После этой прекрасной цитаты следуют мои размышления: «И стоило сесть за письменный стол, как ожили недавние события: Одесса, Константинополь, пароход «Карковадо», русские офицеры, зуавы, хозяйка публичного дома с тремя девочками, жуткий скандал, разразившийся из-за этих «девочек».
Моя книга не является литературоведческим или литературно-критическим исследованием, для которого обязателен научный аппарат. Она принадлежит совершенно иному жанру, отличному как от литературоведческого исследования, так и, допустим, от исторического романа. Это скромный, но имеющий чрезвычайно широкое распространение в нашей словесности жанр биографии, то есть документально-художественного повествования, каковых выходит в наших издательствах очень много. К этому жанру, к примеру, принадлежит большинство книг серии «ЖЗЛ», многие книги серии «Пламенные революционеры», по тому же принципу пишутся многие «политические романы» и т. д.
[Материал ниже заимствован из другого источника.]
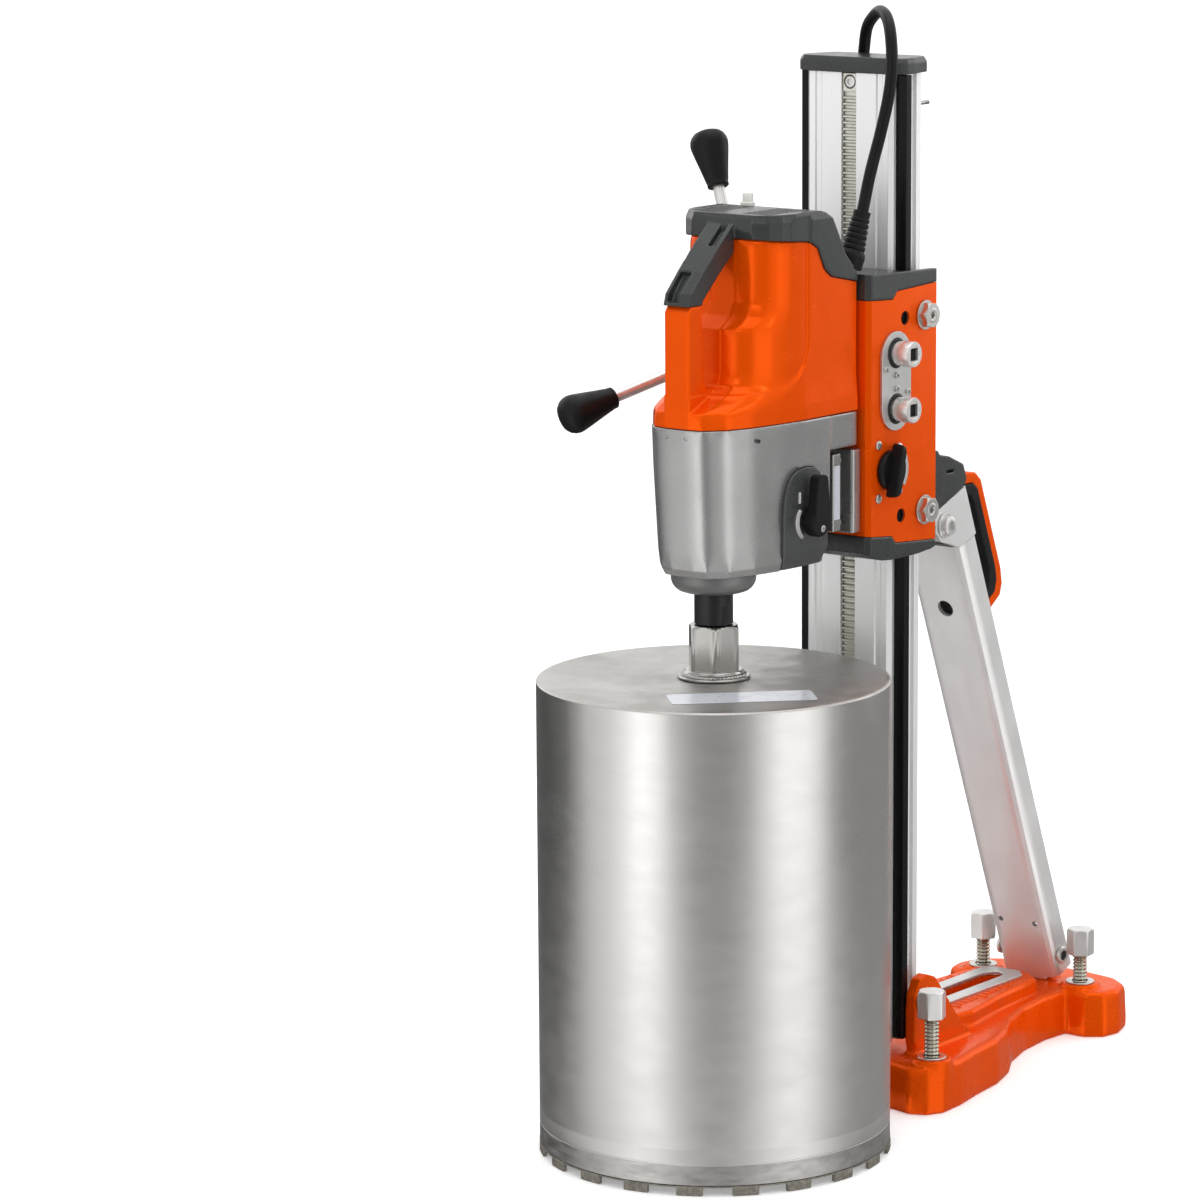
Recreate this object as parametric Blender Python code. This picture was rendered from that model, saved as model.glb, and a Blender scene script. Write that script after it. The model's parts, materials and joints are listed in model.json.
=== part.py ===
"""Core drill rig: drill stand with tilting column, feed carriage, drill motor and core bit.

Object coordinates are metres with +Z up; every number below is in millimetres
and is scaled when a piece is written. The origin lies on the floor under the
column's centre line. +X (right) is the side with the two square feed sockets,
-Y (front) is the drilling side and +Y is the rear of the stand.
"""
import math

import bmesh
import bpy
from mathutils import Matrix, Vector

MM = 0.001
GAP = 0.3                       # clearance between neighbouring pieces

# Stand. Axes along x are (y, z), axes along z are (x, y).
COLUMN_HALF_X, COLUMN_HALF_Y = 52.3, 27.8
COLUMN_Z0, COLUMN_Z1 = 61.6, 1056.0
TILT_AXIS = (0.0, 105.0)
FOOT_AXIS = (322.0, 80.0)       # foot pivot of the strut
STRUT_LEAN = math.radians(21.3)
STRUT_HALF_X = 37.0
STRUT_TOP_AXIS = (93, 585)      # bolts between strut and slider
FRONT_SCREWS = ((103.0, -22.0), (-103.0, -22.0))
REAR_SCREWS = ((63.3, 320.6), (-63.3, 320.6))
SCREWS = FRONT_SCREWS + REAR_SCREWS

# Tooth forms: module, addendum, dedendum, tooth thickness
PINION_TOOTH = (2.0, 1.7, 2.2, 2.1)
FEED_TOOTH = (4.0, 2.4, 3.6, 4.2)
MOTOR_TOOTH = (10 / 3, 1.9, 2.6, 3.3)
SPINDLE_TOOTH = (4.0, 2.2, 3.2, 4.0)

# Feed
RACK_MODULE = PINION_TOOTH[0]
RACK_PITCH = math.pi * RACK_MODULE
RACK_LINE_Y = -25.0
PINION_TEETH, LOW_TEETH, UP_TEETH = 26, 18, 10
SHAFT_Y = RACK_LINE_Y - RACK_MODULE * PINION_TEETH / 2
LOWER_Z = 726.0
UPPER_Z = LOWER_Z + FEED_TOOTH[0] * (LOW_TEETH + UP_TEETH) / 2
LOWER_SHAFT, UPPER_SHAFT = (SHAFT_Y, LOWER_Z), (SHAFT_Y, UPPER_Z)
FEED_GEAR_X = (-82.5, -75.0)
ROLLER_Y, ROLLER_R = 2.0, 11.5
ROLLER_Z = (617.0, 815.0)
LOCK_AXIS = (-61.0, 665.0)

# Drill
ROTOR_TEETH, LAY_UPPER_TEETH, LAY_LOWER_TEETH, SPINDLE_TEETH = 6, 21, 6, 16
SPINDLE_Y = -254.0
LAYSHAFT_Y = SPINDLE_Y + SPINDLE_TOOTH[0] * (LAY_LOWER_TEETH + SPINDLE_TEETH) / 2
ROTOR_Y = LAYSHAFT_Y + MOTOR_TOOTH[0] * (LAY_UPPER_TEETH + ROTOR_TEETH) / 2
SPINDLE, LAYSHAFT, ROTOR = (0, SPINDLE_Y), (0, LAYSHAFT_Y), (0, ROTOR_Y)
SELECTOR_Y, SELECTOR_Z = -182.5, 629.0

SIDES = ((1, "right"), (-1, "left"))

MATERIALS = {
    "orange_paint": dict(colour=(0.80, 0.078, 0.004), metallic=0.0, roughness=0.30),
    "grey_plastic": dict(colour=(0.055, 0.058, 0.057), metallic=0.0, roughness=0.55),
    "black_rubber": dict(colour=(0.012, 0.012, 0.013), metallic=0.0, roughness=0.60),
    "cast_silver": dict(colour=(0.46, 0.46, 0.45), metallic=0.85, roughness=0.42),
    "anodised": dict(colour=(0.66, 0.66, 0.66), metallic=0.9, roughness=0.35),
    "brushed_bit": dict(colour=(0.55, 0.54, 0.52), metallic=1.0, roughness=0.33),
    "zinc": dict(colour=(0.60, 0.59, 0.56), metallic=1.0, roughness=0.30),
    "dark_steel": dict(colour=(0.03, 0.03, 0.03), metallic=0.6, roughness=0.40),
}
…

И я уверен (а большинство непредубежденных читателей со мной согласится), что стоит методологию рецензента «Судьбы художника» применить к любому из произведений такого рода, как на их авторов посыплются те же самые обвинения: где ссылки, где сноски, где научный аппарат?..
Однако из множества книг подобного жанра рецензент и редакция журнала «Вопросы литературы» выбрали для нанесения «удара» именно мою книгу, сделав вид, что о существовании жанра беллетризованной биографии им ничего не известно, как будто такого жанра и нет вовсе.
Впрочем, обращение к моей книге и прямой, честный разговор о ней как о книге именно такого жанра был бы, конечно, полезен и лично мне, и жанру в целом. Такой разговор, бесспорно, затронул бы и тот взволновавший автора «заметок» вопрос, которым практически и исчерпывается суть ее статьи: как быть с научным аппаратом в подобного рода литературе? Вопрос этот и в самом деле непраздный. К примеру, в серии «ЖЗЛ» в свое время этот аппарат-подстрочник в конце книги или в конце главы обязательно присутствовал. С некоторых пор редакция от него отказалась. Даже при переизданиях ранее написанных книг, располагавших таким аппаратом, он снимается.